Active listening means paying close attention to who you’re communicating with by engaging with them, asking questions and rephrasing. Practicing active listening can build respect with your coworkers and increase understanding in the workplace. As you actively listen, focus on the speaker, avoiding distractions like cell phones, laptops or other projects, and by preparing questions, comments or ideas to thoughtfully respond.

Improve your active listening abilities by paying attention to other people’s facial expressions, body language and tone. Instead of preparing what you will say, focus on what the other person is saying and how they are saying it. If you need to clarify something, ask followup questions or rephrase what they’ve said to confirm that you understood them correctly.

2. Communication method

Using the right way to communicate is an important skill.

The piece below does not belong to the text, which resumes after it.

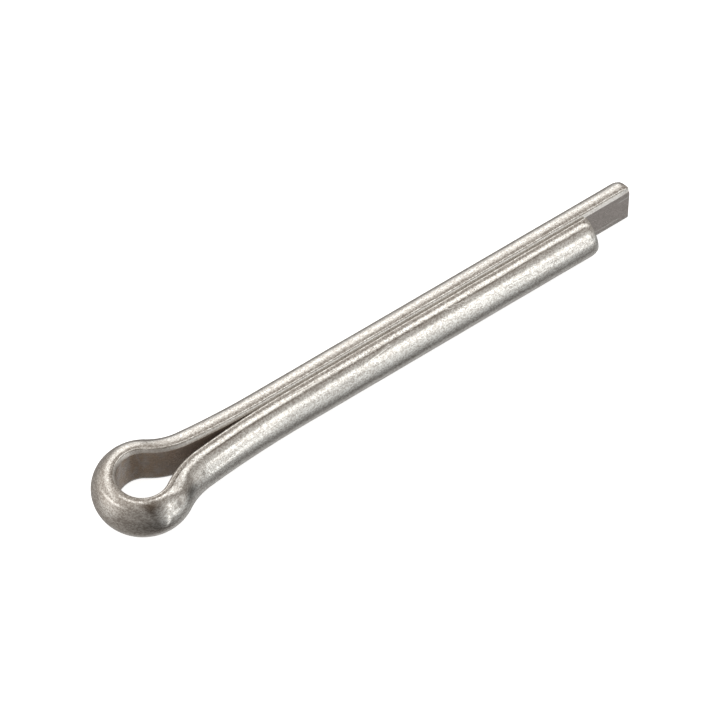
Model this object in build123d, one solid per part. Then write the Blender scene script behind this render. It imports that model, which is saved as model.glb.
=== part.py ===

There are benefits and disadvantages to talking through emails, letters, phone calls, in-person meetings or instant messages. Communicating is better when you consider your audience, what information you want to share and the best way to share it.

For example, if you are communicating with a potential employer, it may be better to send a formal email or call them on the phone. In the workplace, you may find it’s easier to communicate complex information in person or via a video conference than by email. Building remote workplace friendships is easier when you can speak through instant messages.

3. Friendliness

Friendly traits like honesty and kindness can help foster trust and understanding when communicating at work. Try to communicate with a positive attitude, keep an open mind and ask questions to help you understand where they’re coming from. Small gestures such as asking someone how they’re doing, smiling as they speak or offering praise for work well done can help you foster productive relationships with colleagues and managers.

You can practice friendliness by remembering small, thoughtful details about your coworkers or past conversations. For example, if a coworker tells you their child’s birthday is soon and you connect with them again later, you might ask them how the birthday party went.

4. Confidence

In the workplace, people are more likely to respond to ideas that are presented with confidence. There are many ways to appear confident, including by making eye contact when you’re addressing someone, sitting up straight with your shoulders open and preparing ahead of time so your thoughts are polished and you’re able to answer any questions. Confident communication is useful not just on the job but also during the job interview process.

5. Sharing feedback

Strong communicators can accept critical feedback and provide constructive input to others. Feedback should answer questions, provide solutions or help strengthen the project or topic at hand. Providing and accepting feedback is an essential workplace skill, as it can help both you and the people around you make meaningful improvements to their work and their professional development.

A great way to learn how to give feedback is to take notes from others on the feedback they offer you. When you come across a well-explained piece of feedback, take some time to observe and analyze why it was good, why it resonated with you and how you might apply those skills in the future.

6. Volume and clarity

When you’re speaking, it’s important to be clear and audible. Adjusting your speaking voice so you can be heard in a variety of settings is a skill, and it’s critical to communicating effectively. Speaking too loudly may be disrespectful or awkward in certain settings. If you’re unsure, read the room to see how others are communicating.

Another aspect of verbal communication is vocalics and tonality. This involves how your tone moves up and down, your pitch, your accent pattern and the spaces you place between phrases. Such details can be effective in communicating emotions and offer your audience insights into how your message should be interpreted (whether you realize it or not).

7. Empathy

Having empathy means that you can not only understand, but also share in the emotions of others. This communication skill is important in both team and one-on-one settings. In both cases, you will need to understand other people’s emotions and select an appropriate response.

For example, if someone is expressing anger or frustration, empathy can help you acknowledge and diffuse their emotion. At the same time, being able to understand when someone is feeling positive and enthusiastic can help you get support for your ideas and projects.

8. Respect

A key aspect of respect is knowing when to initiate communication and respond. In a team or group setting, allowing others to speak without interruption is seen as a necessary communication skill tied to respectfulness. Respectfully communicating also means using your time with someone else wisely—staying on topic, asking clear questions and responding fully to any questions you’ve been asked.

9. Nonverbal cues

A great deal of communication happens through nonverbal cues such as body language, facial expressions and eye contact. When you’re listening to someone, you should be paying attention to what they’re saying as well as their nonverbal language. By the same measure, you should be conscious of your own body language when you’re communicating to ensure you’re sending appropriate cues to others.

10. Responsiveness

Whether you’re returning a phone call or sending a reply to an email, fast communicators are viewed as more effective than those who are slow to respond. One method is to consider how long your response will take.

Is this a request or question you can answer in the next five minutes? If so, it may be a good idea to address it as soon as you see it. If it’s a more complex request or question, you can still acknowledge that you’ve received the message and let the other person know you will respond in full later.